Ma le aziende più piccole non sono attrezzate per competere nella nuova dimensione dei mercati, dove dominano volatilità e incertezza.

Gli agricoltori vanno coinvolti, attraverso le organizzazioni dei produttori, nella stabilizzazione dei prezzi. I paesi del Nord Europa sono meno propensi ad accettare la contrattualizzazione obbligatoria, ma sono fiducioso che in Parlamento riusciremo a trovare un compromesso. D’altra parte tutta l’Europa guarda al modello delle organizzazioni di produttori, che in Italia è particolarmente sviluppato, come strada per rafforzare l’interprofessione.

Sulla tutela dei marchi Dop però, attraverso la possibilità per i consorzi di programmare la produzione, l’Italia sembra ancora più isolata.

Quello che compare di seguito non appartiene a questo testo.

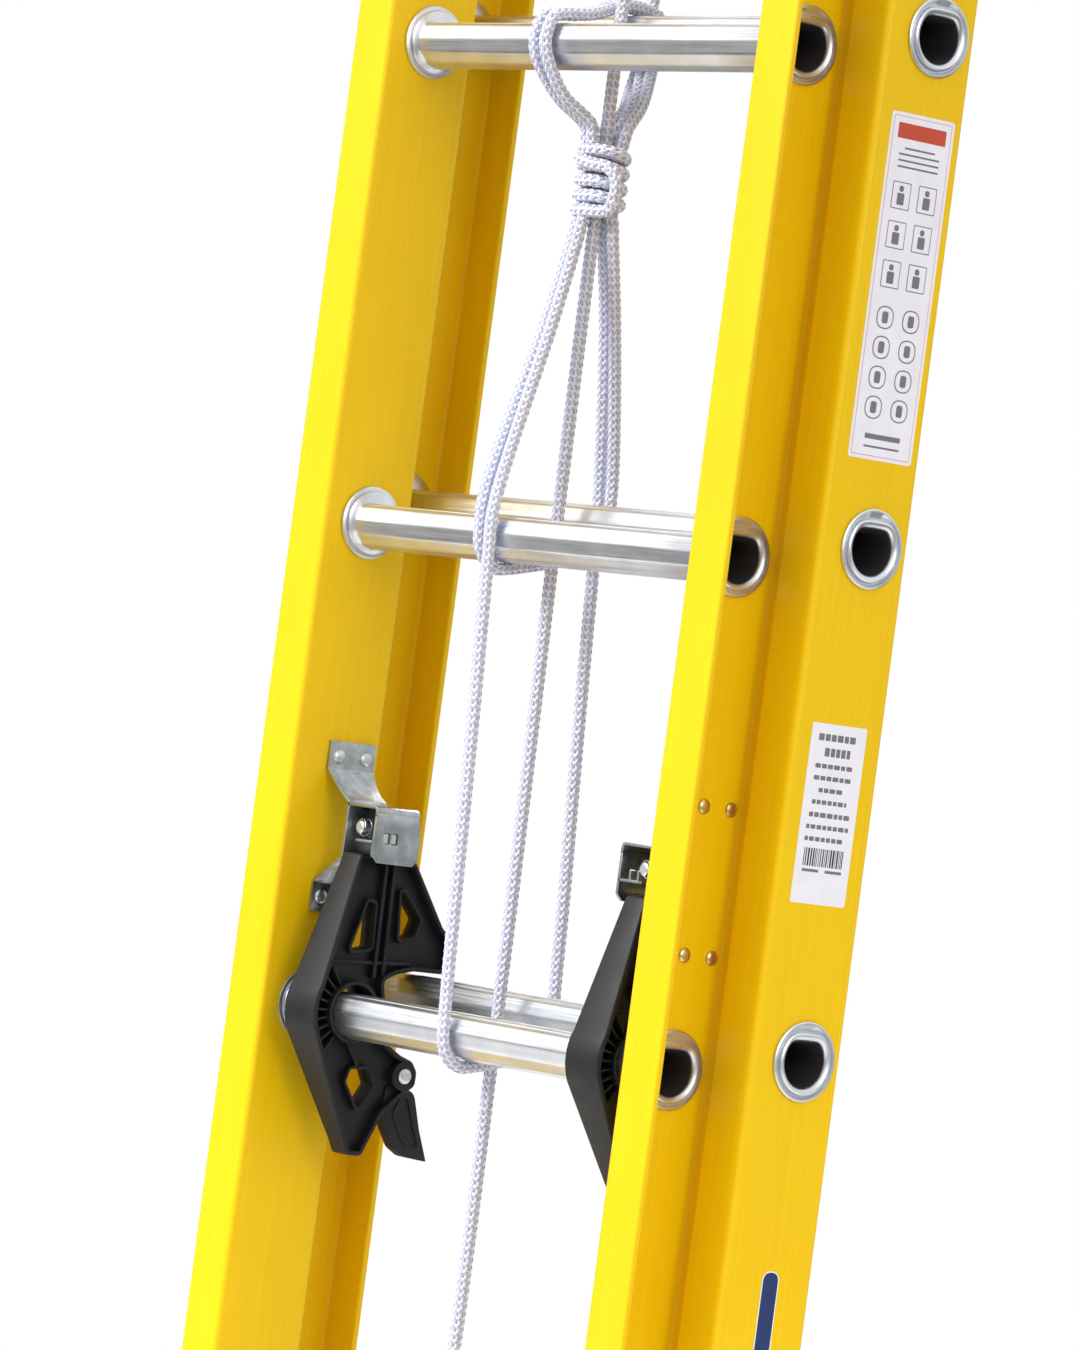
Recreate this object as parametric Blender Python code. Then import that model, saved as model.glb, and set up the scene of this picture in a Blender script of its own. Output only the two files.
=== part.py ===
"""Two-section fibreglass extension ladder, upright and closed, with its rope lashed for storage.

Frame: metres, +Z up along the rails, +X across the ladder, +Y from the climbing side to the
back. The origin is on the floor, in the middle of the ladder's outline.
The base section stands on swivel shoes. The fly section slides up in front of it, and its two
rung locks hook over the base rungs. Pieces on the left are named for -X.
"""

import math

import bmesh
import bpy
from mathutils import Vector

MM = 0.001
LEFT, RIGHT = -1, 1
SIDES = {"left": LEFT, "right": RIGHT}
CLEARANCE = 0.3 * MM  # between pieces that touch
RUNNING = 0.5 * MM  # between pieces that turn or slide on each other

# Rungs
RUNG_COUNT = 8
RUNG_PITCH = 300 * MM
RUNG_RADIUS = 16.5 * MM  # round underside of the tube
RUNG_FLAT = 11.5 * MM  # height of the flat tread over the rung's axis
RUNG_WALL = 1.8 * MM
RUNG_SIDES = 12
NECK_RADIUS = 18.2 * MM  # swaged round where it goes through the rail
COLLAR_RADIUS = 22.5 * MM  # bead against the rail's inner face
COLLAR_WIDTH = 4.5 * MM
SWAGE_RUN = 1.5 * MM  # from the bead back to the full tread section
LIP_RADIUS = 23.6 * MM  # flared over the rail's outer face
LIP_THICK = 1.8 * MM

# Fly section, in front
FLY_WEB_INNER = 171.2 * MM  # half the clear width between its rails
FLY_FLANGE = 33.5 * MM  # from the web's inner face to the flange tip
FLY_FRONT_DEPTH = 35.2 * MM  # rung axis to the rail's front face
FLY_BACK_DEPTH = 32.3 * MM
FLY_BOTTOM = 100 * MM  # height of the rail's lower end over the floor
FLY_ABOVE = 122 * MM  # rail above the last rung

# Base section, behind
BASE_HALF_WIDTH = 221.2 * MM
BASE_FLANGE = 33.5 * MM
BASE_DEPTH = 68.6 * MM
BASE_SETBACK = 21.5 * MM  # fly rung axis to the base rail's front face
BASE_AXIS_DEPTH = 39.0 * MM  # front face of the base rail to its rung axis
BASE_ABOVE = 75 * MM
RUNG_STEP = 14.7 * MM  # base rungs over the fly rungs when the locks are home
FIRST_RUNG = 190 * MM  # height of the first base rung over the floor

# Pultruded channels
RAIL_WALL = 4.3 * MM
RAIL_FILLET = 2 * MM

# Rung locks, on the second fly rung
LOCK_RUNG = 2
LOCK_THICK = 18 * MM  # its arms
LOCK_OFFSET = 27.7 * MM  # rail's inner face to the arms
HUB_THICK = 30 * MM
LOCK_HUB = 33.5 * MM  # rung axis to the nose
LOCK_REACH = 97 * MM  # rung axis to the upper and lower tips
HOOK_SEAT = 28.5 * MM  # underside of the hook over the fly rung's axis
HOOK_TIP = 75 * MM
PIN_BACK = 48.5 * MM
PIN_DROP = 36.5 * MM
PIN_RADIUS = 3 * MM
FLIPPER_THICK = 8 * MM
FLIPPER_LENGTH = 52 * MM

# Lock brackets
SHEET = 2 * MM
RIVET_RADIUS = 2.4 * MM
RIVET_HEAD = 4.6 * MM
RIVET_HEAD_THICK = 1.8 * MM
RIVET_BACK = (-1 * MM, 20 * MM)  # along the depth, from the rung axis
RIVET_UP = (LOCK_REACH - 30 * MM, LOCK_REACH + 57 * MM)
TAB_HALF = 9.5 * MM  # height of a tab either side of its rivets
BOX_LOW = LOCK_REACH + 4 * MM
BOX_HIGH = BOX_LOW + 24 * MM
BOX_FRONT = 8.5 * MM
BOX_BACK = 27.5 * MM
PLATE_GAP = 8 * MM  # lock's inner face to the box's inner plate
PLATE_LOW = LOCK_REACH - 4 * MM
SPRING_RADIUS = 6 * MM

# Swivel shoes
PIVOT_HEIGHT = 60 * MM
PIVOT_TO_RAIL_END = 20 * MM
SHOE_HALF_LENGTH = 52 * MM
SHOE_SHEET = 3 * MM
PAD_THICK = 11 * MM
BOLT_RADIUS = 5 * MM

# Pulley
PULLEY_X = -40 * MM
WHEEL_RADIUS = 32 * MM
AXLE_RADIUS = 5 * MM
AXLE_DROP = 56 * MM  # below the last base rung's axis
CHEEK_SHEET = 2.5 * MM

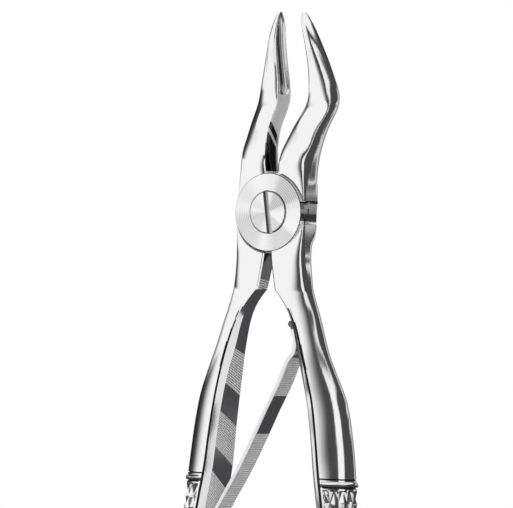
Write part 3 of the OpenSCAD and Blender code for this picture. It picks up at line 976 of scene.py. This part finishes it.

Le resistenze maggiori su questo punto si concentrano sul tavolo del Consiglio dei ministri Ue. Dove però l’Italia può contare sull’appoggio incondizionato della Francia e della Spagna, quindi di paesi pesanti. Ma l’aiuto più importante può arrivare proprio dal Parlamento europeo: l’obiettivo è arrivare il 24 maggio, giorno in cui voteremo la nostra proposta, con una maggioranza favorevole alla programmazione produttiva dei formaggi Dop.